Global Studies: Kunst und visuelle Medien heute – Tagungsbericht
Die Tagung »Global Studies: Kunst und visuelle Medien« heute war angekündigt als eine Plattform, um laufende Forschungsarbeiten über Kunst und Medien in der globalisierten Welt zu vernetzen. Sie wurde ausgeschrieben, um Arbeiten vorzustellen, die in verschiedenen Fächern und an verschiedenen Hochschulen im deutschsprachigen Raum laufen, aber eine interdisziplinäre Fragestellung verfolgen.
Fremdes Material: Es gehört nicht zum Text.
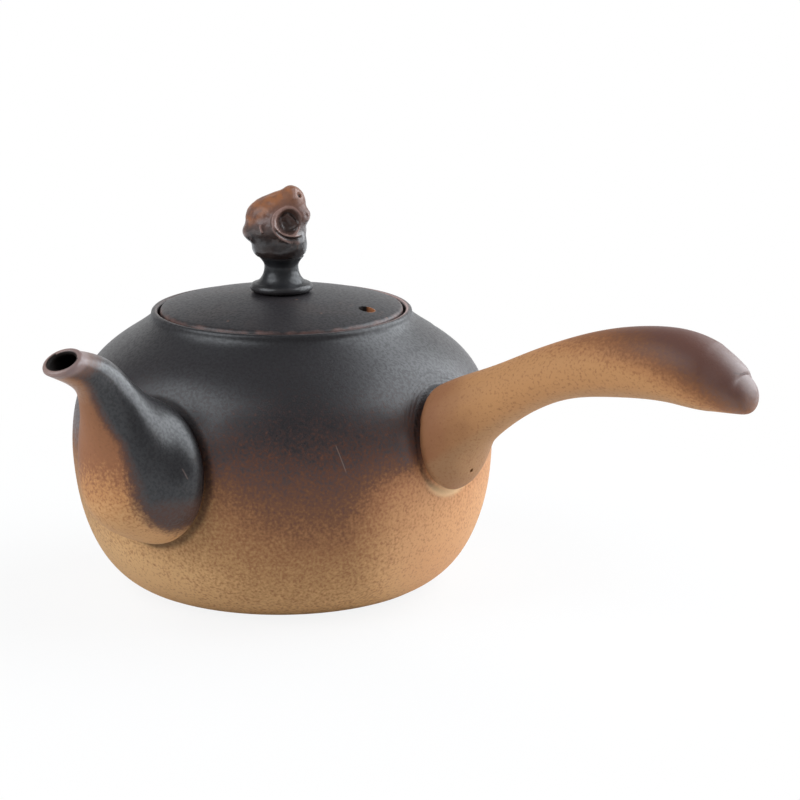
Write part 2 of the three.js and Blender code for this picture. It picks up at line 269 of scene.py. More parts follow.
def bowl_outline():
    wall = [tuple(point) for point in moved_in(wall_line(26), BOWL_WALL)]
    inside = [point for point in wall if 9.0 < point[1] < LEDGE_HEIGHT - 6.5]
    floor = curve((46.0, FLOOR_HEIGHT), (54.0, FLOOR_HEIGHT), (57.5, 6.5), inside[0], 5)
    ledge, seat = (THROAT_RADIUS, LEDGE_HEIGHT), (RECESS_RADIUS, LEDGE_HEIGHT)
    under_ledge = (THROAT_RADIUS, LEDGE_HEIGHT - 3.8)
    throat = corner(inside[-1], under_ledge, ledge, 1.2) + corner(under_ledge, ledge, seat, 0.7)
    recess = corner(ledge, seat, (RECESS_RADIUS, RIM_HEIGHT), 0.5)
    lip_outer = RECESS_RADIUS + LIP_THICKNESS
    lip = lip_round(RECESS_RADIUS, lip_outer, RIM_HEIGHT)
    neck = curve(lip[-1], (lip_outer, 93.4), (45.6, 92.4), (NECK_RADIUS, NECK_HEIGHT), 6)[1:]
    outside = wall_line(64)[::-1][1:-1]
    foot = corner(outside[-1], (FOOT_RADIUS, 0.0), (FOOT_RADIUS - 4, 0.0), 0.8)
    start = [(radius, FLOOR_HEIGHT) for radius in (0.0, 16.0, 32.0)]
    end = [(radius, 0.0) for radius in (40.0, 20.0, 0.0)]
    return start + floor + inside[1:] + throat + recess + lip + neck + outside + foot + end


print("bowl outline:", len(bowl_outline()), "points")

# %% Throw the bowl and cut its outlet
OUTLET_HEIGHT = 51.0
OUTLET_RADIUS = 14.0
MOST_BULGE = 0.1


def make_bowl():
    shape = throw(bowl_outline(), turns=320)
    for point in shape.verts:
        radius = math.hypot(point.co.x, point.co.y)
        if radius > 8 and 2 < point.co.z < LEDGE_HEIGHT - 5:
            bulge = min(wobble(point.co, 34.0, 0.35) + wobble(point.co, 12.0, 0.08), MOST_BULGE)
            point.co.x *= 1 + bulge / radius
            point.co.y *= 1 + bulge / radius
    outlet = rod(OUTLET_RADIUS, (0, -40, OUTLET_HEIGHT), (0, -90, OUTLET_HEIGHT), sides=64)
    return carve(shape, outlet)


bowl = finish_piece(make_bowl(), "thrown_bowl", "bowl", "kettle")

# %% [markdown]
# ## Limbs: the spout and the handle
# Both are tubes that swell, bend and taper in one upright plane. A limb is drawn with a
# top line, a bottom line and a run of half widths, as a maker would sketch it from the
# side and from above. One ring of points is then extruded again and again, and each new
# ring is set on the next oval between the lines. Extruding keeps the spokes of the rings
# in step, so the skin has no twist.

# %% Sections between a top line and a bottom line
THINNEST = 0.05


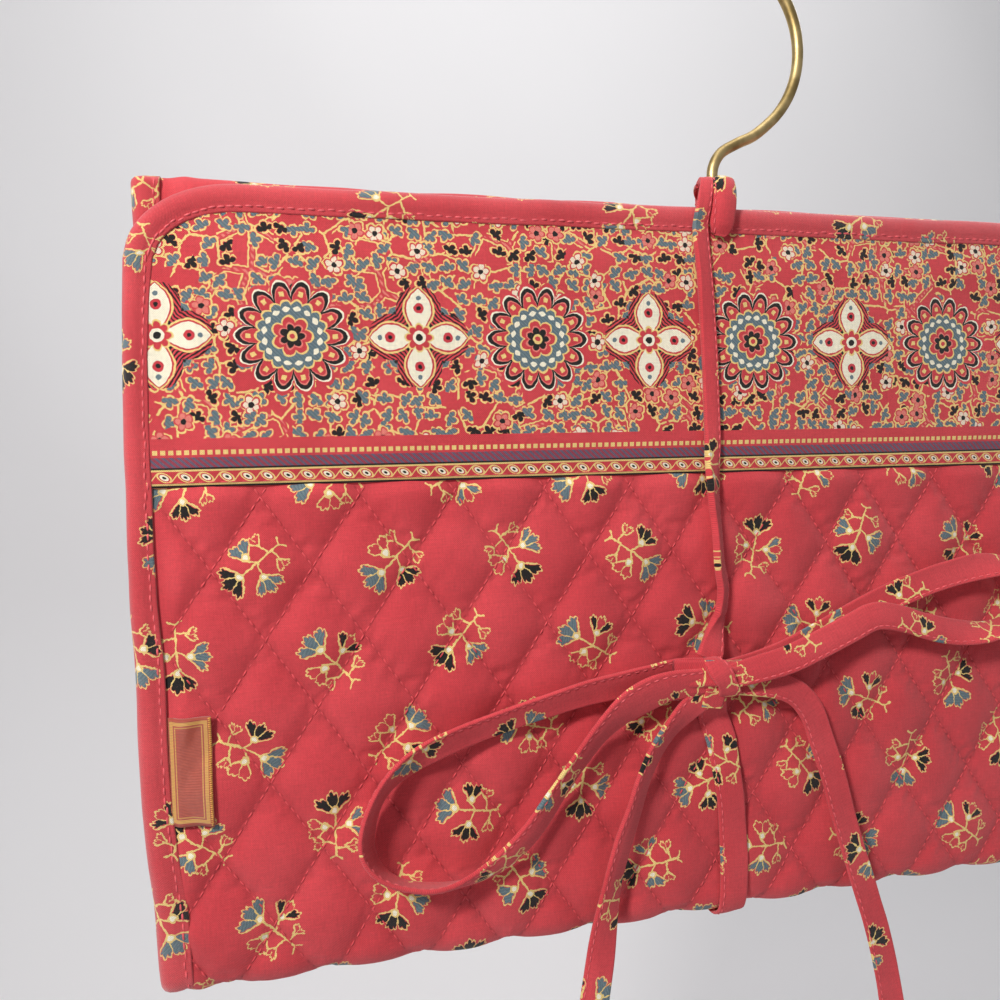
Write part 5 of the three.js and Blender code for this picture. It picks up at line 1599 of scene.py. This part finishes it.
o, st, _, _ = ribbon("tie_strap_upper_ribbon", up, lambda t: up_face, body="front_flap", seed=8, offset=150.0, thick=1.7, curl=-0.15, seam=-1,
    twist=lambda t: -12 * bump_at(t, 0.06, 0.05) + 5 * bump_at(t, 0.2, 0.1) + 44 * on_edge(t),
    wide=lambda t: 0.42 + 0.11 * smoothstep(0.02, 0.16, t) + 0.14 * on_edge(t) + 0.36 * smoothstep(0.92, 1.0, t))
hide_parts("tie_strap_upper")
low = strap_line([(-13.8, -34.5), (-12.9, -40.7), (-10.2, -48.7), (-8.2, -61.8), (-7.2, -74.8), (-7.1, -84.0), (-7.2, -89.5)], 0.72)
t_ = np.linspace(0, 1, len(low))
low[:, 1] += (KNOT[1] + 1.6 - low[:, 1]) * (1 - smoothstep(0.0, 0.16, t_))
arc = [(-7.3, -20.4, Z0 - 89.6), (-7.4, -19.2, Z0 - 93.3), (-7.4, -16.2, Z0 - 95.5), (-7.4, -12.0, Z0 - 95.9), (-7.4, -7.4, Z0 - 95.9)]
lower_pts = np.vstack([low[:-2], arc])
LT = tangents(resample(lower_pts, step=0.55)[0])


def lower_face(t):
    """Looks forward on the flap and down under the fold."""
    w = smoothstep(0.80, 0.93, t)[:, None]
    return (1 - w) * np.array([0, -1.0, 0]) + w * np.array([0, 0, -1.0])


o, st, _, _ = ribbon("tie_strap_lower_ribbon", lower_pts, lower_face, seed=9, offset=190.0, thick=1.1, curl=-0.2,
    twist=lambda t: -10 * bump_at(t, 0.15, 0.1), wide=lambda t: 1.0 - 0.2 * (1 - smoothstep(0, 0.12, t)))
for q in (o, st):
    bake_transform(q)
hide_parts("tie_strap_lower", "tie_strap_under")
back_pts = [(-7.4, -7.4, Z0 - 95.9), (-7.4, -4.0, Z0 - 95.85), (-7.4, -1.5, Z0 - 95.7), (-7.4, 0.6, Z0 - 95.4)]
o, st, _, _ = ribbon("tie_strap_under_ribbon", back_pts, (0, 0, -1.0), seed=10, offset=215.0, thick=1.1, curl=-0.2, wide=lambda t: 1.0 + 0 * t)
for q in (o, st):
    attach(q, "spine")
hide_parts("tie_strap_under")


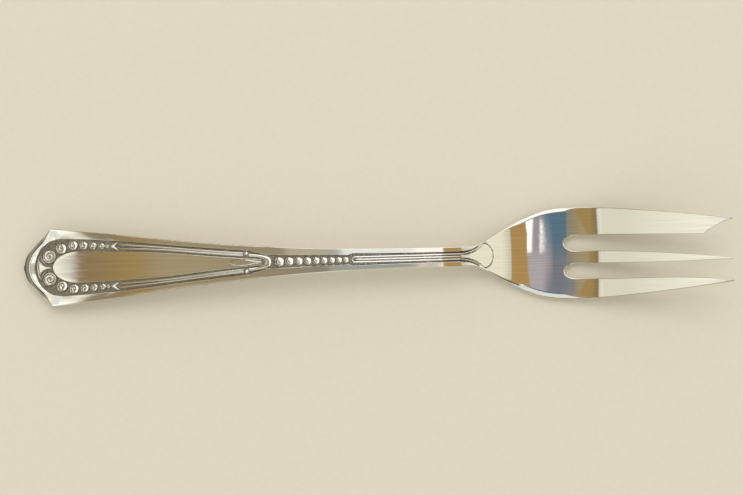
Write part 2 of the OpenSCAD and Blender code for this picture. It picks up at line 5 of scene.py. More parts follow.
import bpy
import numpy as np
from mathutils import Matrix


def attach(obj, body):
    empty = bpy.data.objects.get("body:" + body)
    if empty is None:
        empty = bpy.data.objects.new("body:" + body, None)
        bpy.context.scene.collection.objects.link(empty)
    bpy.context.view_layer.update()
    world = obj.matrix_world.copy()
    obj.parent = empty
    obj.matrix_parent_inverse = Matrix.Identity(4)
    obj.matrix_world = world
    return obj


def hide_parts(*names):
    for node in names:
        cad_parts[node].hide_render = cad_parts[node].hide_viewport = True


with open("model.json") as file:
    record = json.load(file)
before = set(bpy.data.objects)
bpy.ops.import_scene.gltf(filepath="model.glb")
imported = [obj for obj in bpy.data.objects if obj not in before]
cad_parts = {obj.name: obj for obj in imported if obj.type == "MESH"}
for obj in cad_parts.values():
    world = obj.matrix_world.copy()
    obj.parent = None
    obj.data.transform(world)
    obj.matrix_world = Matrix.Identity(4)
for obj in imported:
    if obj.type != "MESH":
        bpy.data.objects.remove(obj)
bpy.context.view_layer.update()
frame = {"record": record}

MM = 0.001
TINY = 1e-6

# Lengths along the fork, in millimetres from the tip of the handle end
POINT_L = 5.9
TAPER_L = 86.1
NECK_L = 12
BOWL_L = 10.2
TINE_L = 33.8

# Widths
END_W = 16.3
STEM_W = 4.1
BOWL_W = 19.4
SLOT_W = 3.05
MID_TINE_W = 2.65
MID_TINE_OFF = 0.85
NOSE_R = 5.7

# Thicknesses
END_T = 2.1
STEM_T = 2.9
BOWL_T = 1.6
TIP_T = 0.8
DISH_H = 0.55

# Bends, in degrees
ARCH_ANGLE = 10
NECK_ANGLE = 27
TINE_ANGLE = 20

# Ornament
RIM_W = 2.05
RIM_THIN_W = 1.15
RELIEF_H = 0.36
SCROLL_H = 0.95 * RELIEF_H
REED_H = 0.85 * RELIEF_H
STEM_REED_H = 0.8 * RELIEF_H
CHANNEL_W = 2.5
REED_CHANNEL_W = 1.45
REED_W = 0.36
VOLUTE_D = 3.1
ROSETTE_D = 2.4
ROSETTES = 5
BEAD_D = 2.15
BEADS = 9
STEM_REED_PITCH = 0.53
STEM_REEDS = 3

# Stations
AT_SHOULDER = POINT_L
AT_WAIST = AT_SHOULDER + TAPER_L
AT_BOWL = AT_WAIST + NECK_L
AT_ROOT = AT_BOWL + BOWL_L
AT_TIP = AT_ROOT + TINE_L
MID_X = AT_TIP / 2


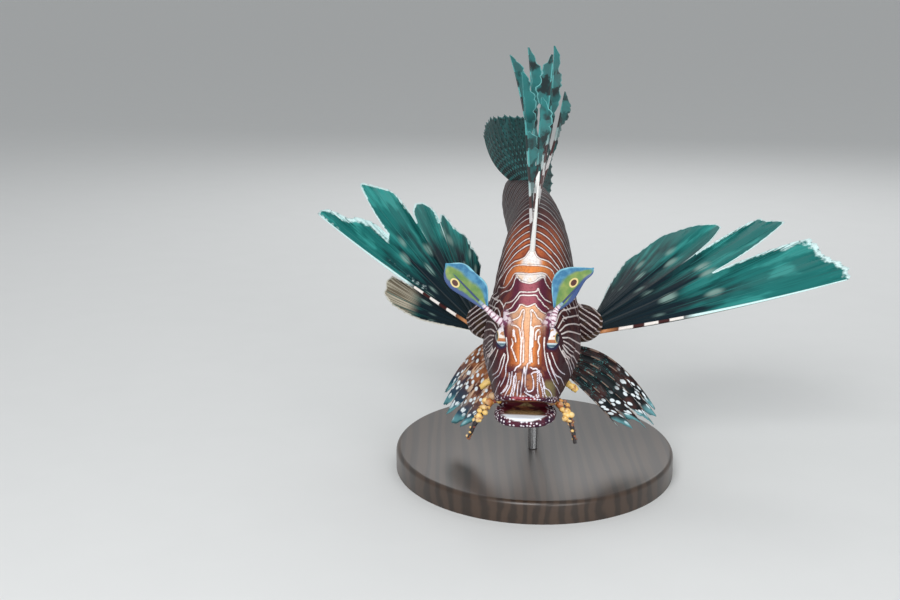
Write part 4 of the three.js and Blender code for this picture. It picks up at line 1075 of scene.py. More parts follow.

Mit den empfangenen Bewerbungen konnten wir mühelos ein dreitägiges Programm füllen. Kunst stand im Mittelpunkt, aber es war bald klar, dass die methodischen Verfahren dafür weit voneinander abweichen, je nach der Disziplin, aus der sie stammen. So gehen Kunstwissenschaftler und Ethnologen an ganz ähnliche Themen mit unterschiedlichen Fragen heran, die der Abstimmung miteinander bedürfen. Kunst gewinnt eine neue Bedeutung, wenn ihre Produktion in anderen Weltteilen untersucht wird: soziale und wirtschaftliche Funktionen treten dabei in den Vordergrund. Die Tagung, die im Medientheater des ZKM in Karlsruhe vom 18. bis zum 20. Juli stattfand, war sehr gut besucht, wobei auffallend viele Besucher von auswärts kamen. Sie begleiteten das Thema mit Spannung und Zuspruch. Es herrscht offensichtlich ein großer Bedarf, ein solches Thema konfliktfrei zu diskutieren.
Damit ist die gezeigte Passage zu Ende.